● **WHAT IS ASKED**: Repeat exactly the lines from the start through the line with "eucalyptus leaf with", both ends included.

.....

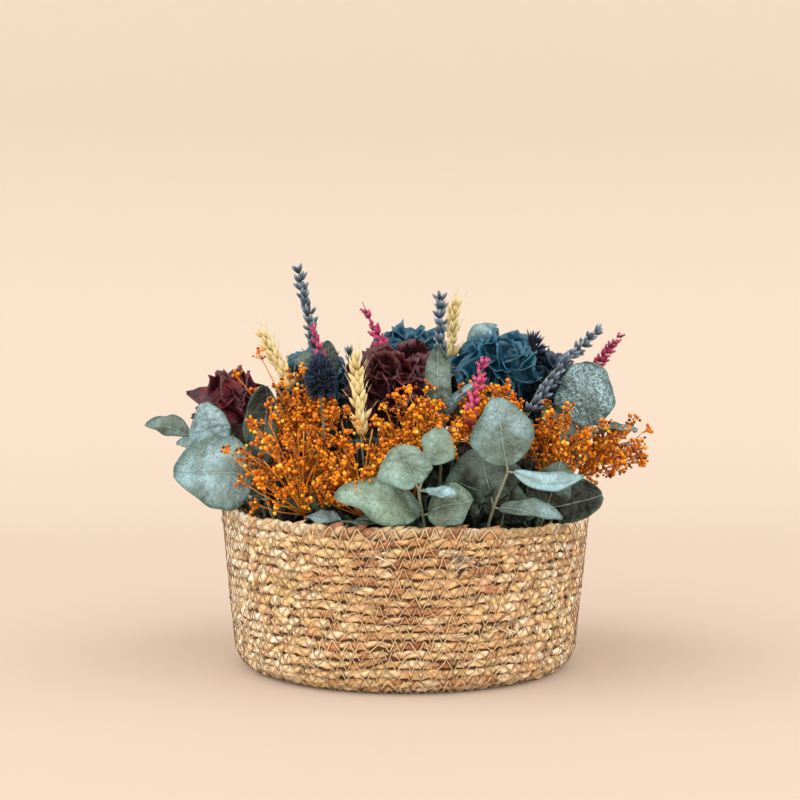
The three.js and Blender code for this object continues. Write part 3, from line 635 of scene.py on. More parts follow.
@dataclass(frozen=True)
class LeafFinish:
    """Preserved eucalyptus leaf with a pale midrib, side veins and dark speckles."""

    tones: Stops = stops_of(
        (0.0, 16, 20, 12),
        (0.25, 46, 54, 38),
        (0.5, 100, 118, 106),
        (0.75, 132, 159, 158),
        (1.0, 170, 204, 212),
    )
    vein: Colour = srgb(196, 212, 210)
    furrow: Colour = (0.26, 0.36, 0.42)
    speckle: Colour = srgb(36, 54, 50)
    stain: Colour = srgb(106, 112, 74)
    margin: Colour = srgb(58, 94, 82)
    warmth: Colour = (1.1, 1.03, 0.74)

    def build(self) -> Material:
        """Make the material.

        Returns:
            The finished material.
        """
        recipe = Recipe("eucalyptus_leaf", 0.5)
        side, along, tone, edge = recipe.traits("across", "along", "tone", "edge")
        olive, amount = recipe.traits("olive", "speckle")
        flat = recipe.vector(side, along, tone * 40.0)
        clouds = recipe.noise(flat, 0.055, 3.0, 0.55).between(0.3, 0.7)
        grain = recipe.noise(flat, 1.2, 3.0)
        wander = (recipe.noise(flat, 0.12, 3.0) - 0.5) * 9.0
        bent = recipe.vector(side + wander, along + wander * 0.6, tone * 40.0)
        across = (side + wander * 0.22).math("ABSOLUTE")
        rib = 1.0 - across.between(0.05, 0.6)
        beside = across.between(0.3, 0.7) * (1.0 - across.between(0.7, 1.6))
        branch = ((along + wander * 0.5 - across * 0.9) / 7.0).math("FRACT")
        branches = (branch - 0.5).math("ABSOLUTE").between(0.4, 0.5)
        large, small = recipe.cells(bent, 0.17), recipe.cells(bent, 0.55)
        fine_net = (1.0 - small.between(0.0, 0.12)) * 0.5
        net = (1.0 - large.between(0.0, 0.1)).math("MAXIMUM", fine_net)
        furrows = branches.math("MAXIMUM", net).math("MAXIMUM", beside) * grain.between(0.3, 0.6)
        body = recipe.ramp(tone + (clouds - 0.5) * 0.45 + (grain - 0.5) * 0.1, self.tones)
        stained = recipe.mix(clouds.between(0.75, 1.0) * 0.15, body, self.stain)
        dark_edge = (edge + (clouds - 0.5) * 0.4).between(0.3, 1.1)
        edged = recipe.mix(dark_edge * 0.6, stained, self.margin)
        warmed = recipe.mix(olive, edged, self.warmth, "MULTIPLY")
        furrowed = recipe.mix(furrows * 0.52, warmed, self.furrow, "MULTIPLY")
        threshold = recipe.noise(flat, 0.75, 3.0, 0.7) + amount * 0.15 + (clouds - 0.5) * 0.1
        spotted = recipe.mix(threshold.between(0.62, 0.69) * 0.75, furrowed, self.speckle)
        colour = recipe.mix(rib * grain.between(0.25, 0.75) * 0.75, spotted, self.vein)
        puffs = large.between(0.0, 0.45) + small.between(0.0, 0.4) * 0.3
        relief = puffs * 0.45 + grain * 0.05 + clouds * 2.2 + rib * 0.4
        return recipe.finish(colour, relief, 0.0013, grain * 0.3 + 0.4)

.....

● **WRITTEN RESPONSE**:
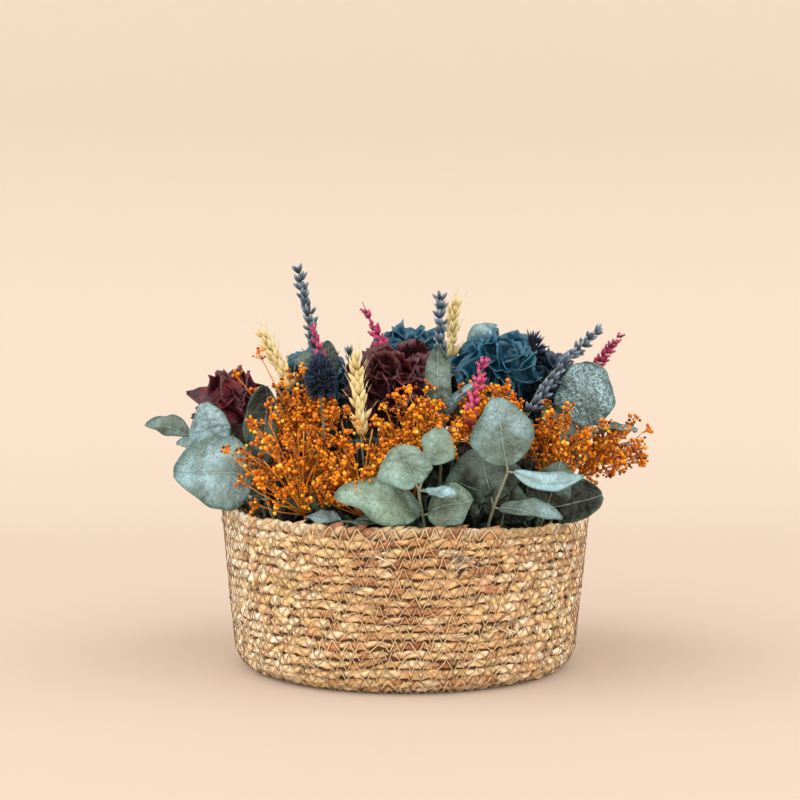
The three.js and Blender code for this object continues. Write part 3, from line 635 of scene.py on. More parts follow.
@dataclass(frozen=True)
class LeafFinish:
    """Preserved eucalyptus leaf with a pale midrib, side veins and dark speckles."""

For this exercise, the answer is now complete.